A resilient multi-tenant ERP architecture therefore needs layered isolation. Data isolation should be enforced at the persistence and access-control layers. Compute isolation should be applied to integration workers, scheduled jobs, and high-volume event processors. Configuration isolation should ensure that one tenant's workflow changes, billing rules, or white-label settings cannot affect another tenant's production environment.
A realistic scenario illustrates the value. Consider a 3PL software provider serving 120 tenants across retail, industrial distribution, and cold chain logistics. During peak season, one enterprise tenant pushes a surge of shipment status updates from five carriers and two warehouse systems. If the ERP uses shared synchronous processing, invoice generation and customer portal updates may slow across the entire platform. If the ERP uses tenant-scoped queues, autoscaled workers, and back-pressure controls, the surge remains contained while service levels for other tenants remain stable.
Embedded ERP ecosystem patterns for logistics partners and OEM channels
Many logistics software companies do not want to become full ERP vendors, yet they need finance, billing, procurement, inventory, or partner settlement capabilities embedded into their platform. This is where an embedded ERP ecosystem model becomes commercially powerful. SysGenPro can provide the operational core while allowing logistics platforms, resellers, and OEM partners to package industry workflows under their own brand.
To support this model, the ERP must expose modular services, configurable UI layers, partner-safe APIs, and deployment governance. White-label ERP is not only a branding exercise. It requires tenant-aware entitlement management, version compatibility controls, partner onboarding playbooks, and support boundaries between platform owner, reseller, and end customer. Without these controls, channel growth increases operational inconsistency instead of recurring revenue scalability.
| Design area | Recommended pattern | Why it matters for OEM and reseller scale |
|---|---|---|
| Branding and UX | Metadata-driven white-label layer | Supports multiple partner offers without code forks |
| Integration delivery | Certified connector catalog | Improves implementation repeatability |
| Commercial operations | Usage and subscription metering | Enables recurring revenue visibility by tenant and partner |
| Governance | Role-scoped release and configuration controls | Reduces deployment risk in distributed channel models |
Recurring revenue infrastructure in logistics ERP platforms
Logistics ERP monetization is often more complex than standard seat-based SaaS. Providers may charge by shipment volume, warehouse transactions, carrier connections, EDI documents, storage utilization, or premium workflow automation. If the platform cannot meter these activities accurately across tenants, recurring revenue becomes difficult to forecast and even harder to defend.
A strong design pattern is to treat billing and subscription operations as first-class platform services rather than downstream finance tasks. Usage events should be captured from integration services, workflow engines, and operational modules in near real time. Pricing policies should be configurable by tenant, partner, geography, and service tier. Revenue-impacting exceptions such as failed scans, duplicate events, or delayed reconciliations should be visible in operational dashboards before they become invoice disputes or churn triggers.

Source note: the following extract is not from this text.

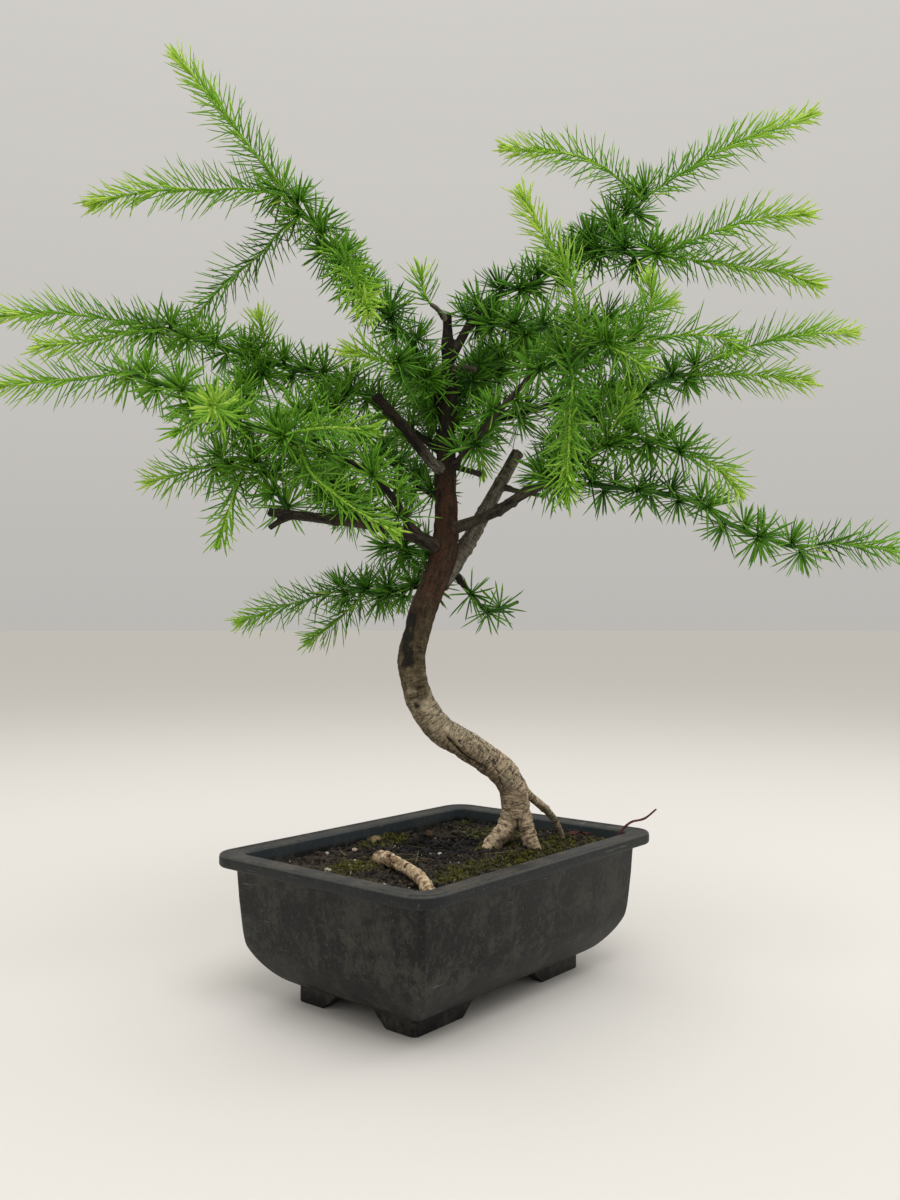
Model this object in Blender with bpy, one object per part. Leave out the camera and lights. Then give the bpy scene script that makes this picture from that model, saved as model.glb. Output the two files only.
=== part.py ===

This approach also improves customer lifecycle orchestration. When onboarding milestones, integration activation, transaction volume, support incidents, and billing adoption are visible in one operating model, customer success teams can identify expansion opportunities and risk signals earlier. In enterprise SaaS, retention is often won through operational predictability, not only product breadth.
Governance and platform engineering recommendations
Logistics integration complexity cannot be managed through architecture alone. It requires platform governance. Executive teams should define which elements of the ERP are globally standardized, which are tenant-configurable, and which require controlled extension. This prevents the common failure mode where implementation teams promise custom behavior that later undermines upgradeability and support economics.
Platform engineering teams should maintain versioned integration contracts, automated connector testing, environment promotion controls, tenant-safe feature flags, and observability baselines for every critical workflow. Governance should also cover data retention, auditability, exception handling, and partner access boundaries. In regulated logistics environments, these controls are essential for trust and enterprise procurement readiness.
- Establish an architecture review board for connector patterns, workflow extensions, and tenant isolation decisions
- Define a productized implementation model so partner and reseller deployments follow repeatable templates
- Use operational intelligence dashboards that combine integration health, onboarding progress, usage metering, and revenue exposure
- Create release governance for white-label environments to avoid unsanctioned partner customization
- Measure platform ROI through onboarding time, connector reuse, support effort per tenant, billing accuracy, and retention performance
Modernization tradeoffs and executive priorities
Not every logistics ERP provider can rebuild its platform at once. The practical path is phased modernization. Start by identifying the highest-friction integration domains, usually carrier connectivity, warehouse events, billing reconciliation, or partner onboarding. Then introduce abstraction layers, event-driven processing, and governance controls around those domains before broader module redesign.
There are tradeoffs. Deep standardization can reduce implementation flexibility if taken too far. Excessive tenant customization can destroy multi-tenant economics. Event-driven architectures improve resilience but require stronger observability and operational discipline. White-label expansion can accelerate channel revenue but only if entitlement, support, and release governance are mature. The right strategy balances platform reuse with controlled variability.
For executives, the key question is not whether logistics integration complexity exists. It always will. The strategic question is whether the ERP platform converts that complexity into a governed, reusable, revenue-generating capability. Multi-tenant ERP design patterns are the mechanism that makes this possible. They allow logistics software companies and ERP ecosystem leaders to scale implementations, protect margins, improve resilience, and deliver a stronger recurring revenue infrastructure across customers, partners, and embedded ERP channels.